* **Collected material**
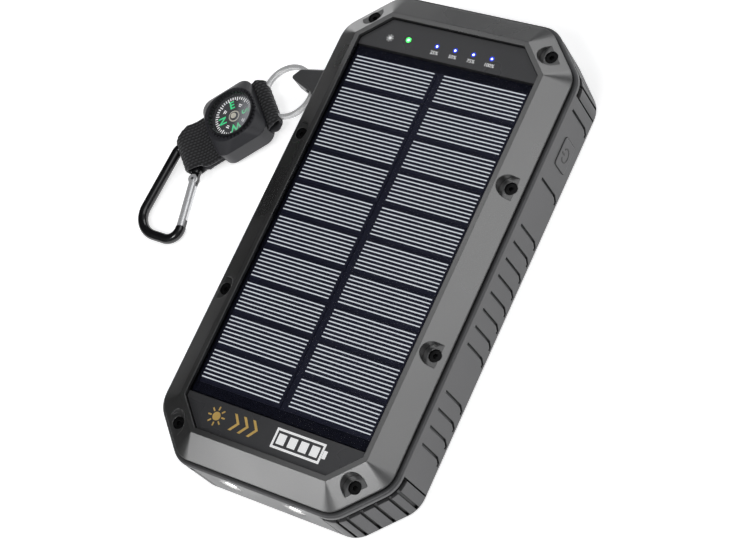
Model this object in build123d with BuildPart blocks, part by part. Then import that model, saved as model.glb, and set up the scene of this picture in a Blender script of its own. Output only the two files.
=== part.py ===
from build123d import *
from math import asin, cos, degrees, hypot, radians, sin, sqrt
import os

# A pocket solar phone charger: a sealed eight-sided case with a solar panel in its top, two
# torch lamps in its near end and USB sockets in its far end, and a split ring, a webbing strap
# with a compass and a carabiner hanging from a lug on its left side.
# The origin is the middle of the flat base. +Y runs to the far end, with the charge lights and
# sockets, +X to the side with the power button, and +Z up through the panel. Sizes are in mm.

os.makedirs("parts", exist_ok=True)

# ---------------------------------------------------------------- case
case_width = 84.0
case_length = 161.0
corner_cut = 14.4  # along X and along Y
wall = 2.4
floor_thickness = 2.0
lower_case_height = 19.2
base_chamfer = 0.8
lip_radius = 0.7
gasket_thickness = 0.8
gasket_width = 0.7
fit_gap = 0.15  # between moulded pieces that drop into each other

# ---------------------------------------------------------------- top cover
seam_inset = 1.4  # cover's lower edge, inside the case's widest outline
seam_band = 0.6
bevel_drop = 4.4
rim_inset = 8.8
rim_width = 1.6
rim_corner_radius = 0.4
panel_recess = 1.4
shelf_thickness = 1.7
tongue_drop = 1.8
tongue_width = 1.4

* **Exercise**
Copy out every line of the data above, exactly as given.

* **Task answer**
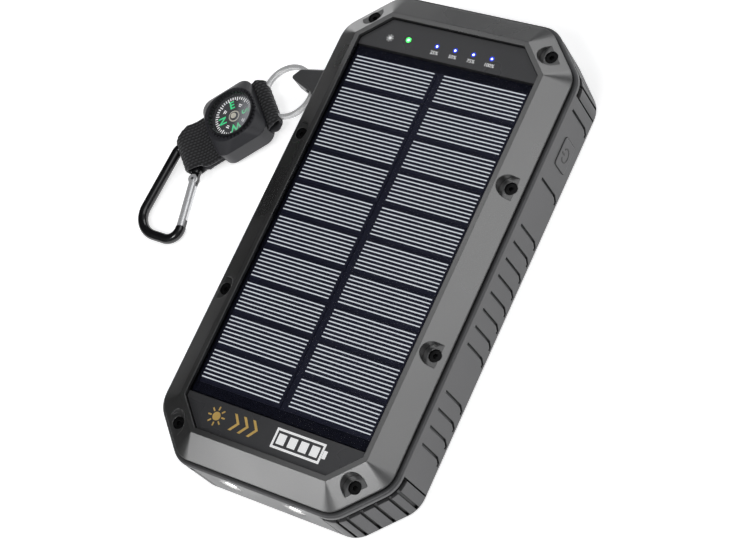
Model this object in build123d with BuildPart blocks, part by part. Then import that model, saved as model.glb, and set up the scene of this picture in a Blender script of its own. Output only the two files.
=== part.py ===
from build123d import *
from math import asin, cos, degrees, hypot, radians, sin, sqrt
import os

# A pocket solar phone charger: a sealed eight-sided case with a solar panel in its top, two
# torch lamps in its near end and USB sockets in its far end, and a split ring, a webbing strap
# with a compass and a carabiner hanging from a lug on its left side.
# The origin is the middle of the flat base. +Y runs to the far end, with the charge lights and
# sockets, +X to the side with the power button, and +Z up through the panel. Sizes are in mm.

os.makedirs("parts", exist_ok=True)

# ---------------------------------------------------------------- case
case_width = 84.0
case_length = 161.0
corner_cut = 14.4  # along X and along Y
wall = 2.4
floor_thickness = 2.0
lower_case_height = 19.2
base_chamfer = 0.8
lip_radius = 0.7
gasket_thickness = 0.8
gasket_width = 0.7
fit_gap = 0.15  # between moulded pieces that drop into each other

# ---------------------------------------------------------------- top cover
seam_inset = 1.4  # cover's lower edge, inside the case's widest outline
seam_band = 0.6
bevel_drop = 4.4
rim_inset = 8.8
rim_width = 1.6
rim_corner_radius = 0.4
panel_recess = 1.4
shelf_thickness = 1.7
tongue_drop = 1.8
tongue_width = 1.4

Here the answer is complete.